Cornelia Swinson, the school's acting chair, wrote in a letter to The Inquirer that "the heating problem . . . involved only certain classrooms. The problem has long since been resolved."

She also wrote that the board was working diligently to fill staff vacancies. In the meantime, board members are acting as administrators, she said. She did not respond to several requests for an interview.

Parents say charter board members assured them at a meeting last week that the school would remain open. They said they were told that the heating problem was fixed and that qualified teachers and administrators would be hired.

Ora Frisby, whose grandson Zier Richardson Hartley is an eighth grader at the school, said the meeting addressed rumors swirling around the school. "The only concern I had really was the rumors and my grandson saying, 'We're not going to be here.' People make rumors, and the kids get upset."

District spokesman Barbara Farley said the recent problems with heat and teacher shortages were the type of concerns that prompted the SRC not to renew the charter. She said she could not comment further while the school's appeal was before the state board.

Benjamin W. Rayer, a city associate superintendent who oversees charter schools, said the district had monitored the charter's possible eviction closely and was told that the crisis had been resolved.

But the school's future remains in doubt.

The SRC has asked the state to dismiss the school's appeal for failing to file the proper documents. The case is to be heard on Feb. 24.

If the state agrees, the school will be forced to close, district officials said.

The charter still owes a bank just over $80,000 in rent because it has paid its $10,500 monthly rent only through June 2008, said David L. Braverman, attorney for Parke Bank, the mortgage holder.

He said the bank had no immediate plans to seek another court order for the money. He said Parke Bank, based in Sewell, had given the school a lot of extra time to make payments in order to avoid disrupting students.

In October, the SRC voted to deny the school a new five-year operating charter. The district said the school had not abided by the conditions of its charter; was plagued by fiscal mismanagement; had a history of poor academic performance; and failed to meet several state requirements, including having at least 75 percent of its teachers certified.

Eleven of the school's 29 teachers have quit since September. The school has no principal, vice principal, curriculum coordinator, or special-education director. Its top remaining administrator is the human resources director. It has no nurse or psychologist, and provides no speech or language services to students.
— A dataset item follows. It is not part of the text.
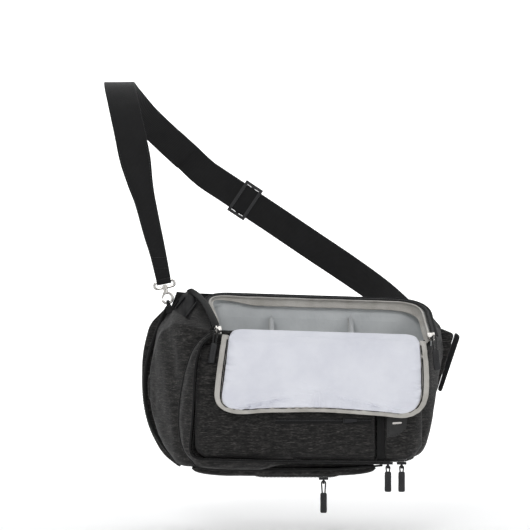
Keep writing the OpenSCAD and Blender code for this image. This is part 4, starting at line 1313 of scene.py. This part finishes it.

"The decision to leave was hard in light of the children and the staff, because I knew that leaving was going to put the school in a tailspin, but it had to be done," said Williams, who became principal in January 2007 when his predecesor left.

Williams said he sent a letter to the charter board in November saying that he would leave in January. He said he told board members that given the shortages of resources, he could not run the kind of quality program students needed.

Former staffers say that fewer than half of the school's 21 classroom teachers are certified. The rest are trying to obtain emergency certificates or are substitutes.

Troy Allen said his son Devon, an eighth grader, is doing well academically.

"The biggest problem is that some of his teachers are resigning," he said.

He said his son's high school applications were being held up because the substitute teachers cannot provide the personal references he needs.

Germantown Settlement Charter School, which opened in 1999, operates two campuses. Fifth and sixth graders are at the main campus at 4811 Germantown Ave. The 268 seventh and eighth graders attend class at the north campus on Wayne Avenue.

The charter rents the Wayne Avenue property from Greater Germantown Housing Development Corp., a sister nonprofit created by Germantown Settlement.

Greater Germantown and the school have been locked in a dispute about building repairs for more than a year, and the charter stopped paying rent. That led to the threatened eviction, because Greater Germantown had assigned all the rent to Parke Bank.